• _Stated goal_
Using the listing below, report all lines holding the word "this".
>> begin Data provided
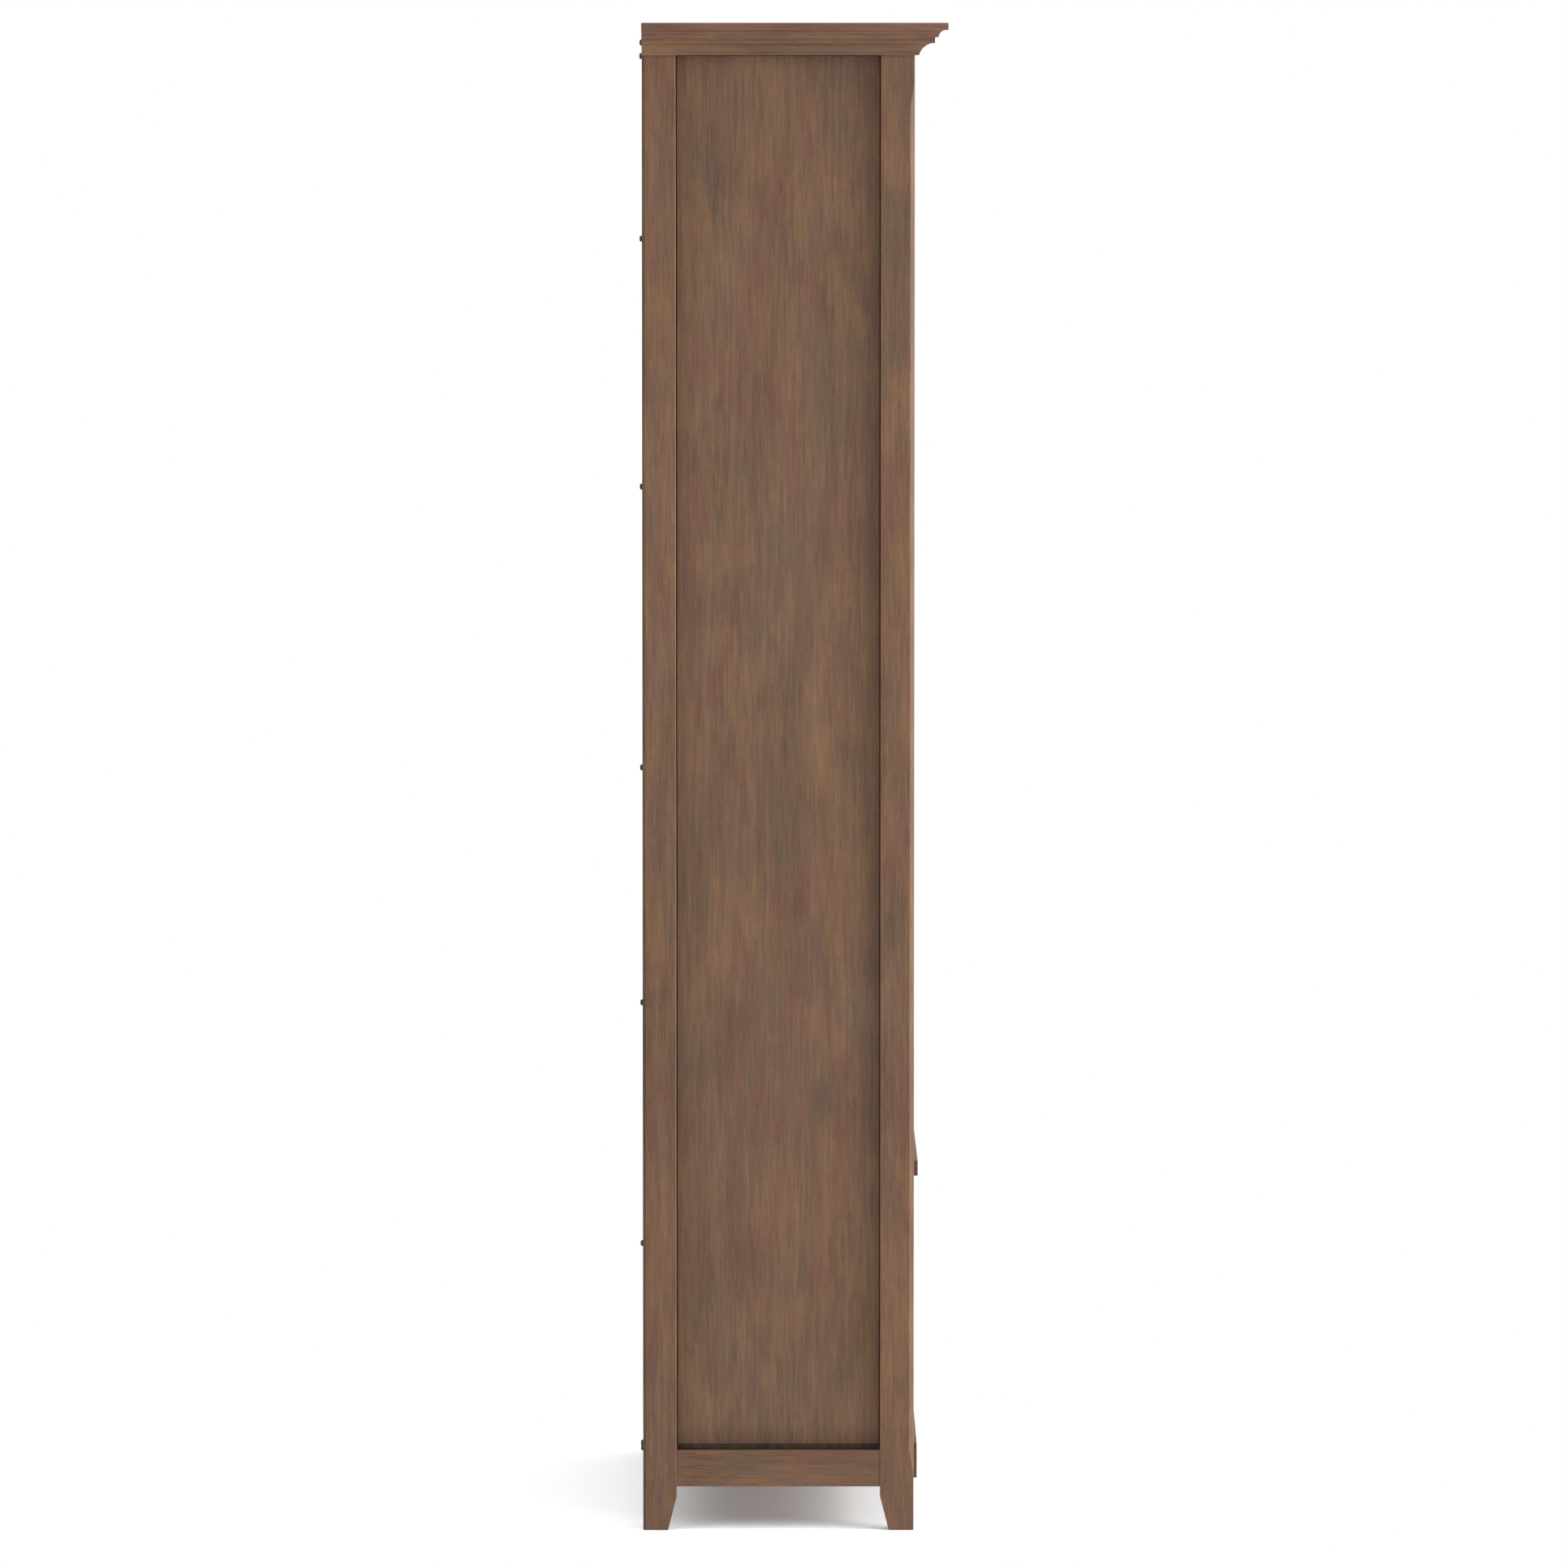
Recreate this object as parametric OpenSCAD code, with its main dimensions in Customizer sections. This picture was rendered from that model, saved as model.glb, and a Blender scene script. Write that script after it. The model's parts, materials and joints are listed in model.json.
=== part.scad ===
// Pantry cabinet: two frame-and-panel sides, inset doors above and below a fixed shelf,
// and a mitred crown. Front faces -Y, width runs along X, the floor is Z = 0.

/* [Cabinet] */
// Width over the outer faces of the side frames
body_w = 682; // [560:1:900]
// Depth over the front and back faces of the legs
body_d = 329; // [280:1:450]
// Height from the floor to the top of the crown
body_h = 1829; // [1600:1:2100]
// Thickness of the top board
top_t = 15; // [12:0.5:20]
// Thickness of the bottom board and of the adjustable shelves
board_t = 18; // [12:0.5:22]
// Thickness of the back panels
back_t = 5; // [3:0.5:8]
// How far the back panels lap onto the back legs
back_lap = 12; // [8:0.5:14]

/* [Side frames] */
// Width of a leg, front to back
leg_w = 40.8; // [38:0.1:60]
// Thickness of a leg, side to side
leg_t = 22; // [20:0.5:30]
// Height of the tapered foot
foot_h = 41.4; // [20:0.1:48]
// How much narrower the foot is at the floor
foot_taper = 10.4; // [0:0.1:14]
// Height of the lower side rail's underside above the floor
side_rail_z = 53.5; // [50:0.1:70]
// Height of the lower side rail
side_rail_h = 44.7; // [30:0.1:70]
// How far the side rails lie behind the legs' outer faces
side_rail_setback = 1.5; // [0:0.1:3]
// Thickness of the side panels, whose inner faces are flush with the legs
side_panel_t = 5.6; // [4:0.1:8]
// How far the side panels lap onto the legs
panel_lap = 6; // [4:0.5:6]
// Width of the stopped chamfer on each front leg
chamfer_w = 4.6; // [2:0.1:6]
// Length of the chamfer's run-out at each end
chamfer_stop = 28.5; // [10:0.5:40]
// Height of the chamfer's lower end above the floor
chamfer_z = 70.2; // [50:0.1:100]
// Distance of the chamfer's upper end below the crown
chamfer_top_gap = 33.5; // [10:0.1:60]
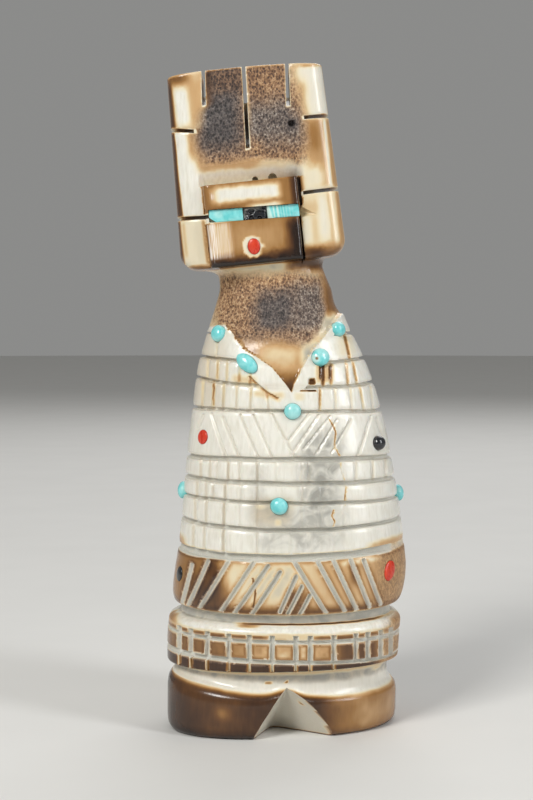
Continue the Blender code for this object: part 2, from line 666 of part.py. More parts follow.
>> end Data provided
• _Task answer_
Recreate this object as parametric OpenSCAD code, with its main dimensions in Customizer sections. This picture was rendered from that model, saved as model.glb, and a Blender scene script. Write that script after it. The model's parts, materials and joints are listed in model.json.
Continue the Blender code for this object: part 2, from line 666 of part.py. More parts follow.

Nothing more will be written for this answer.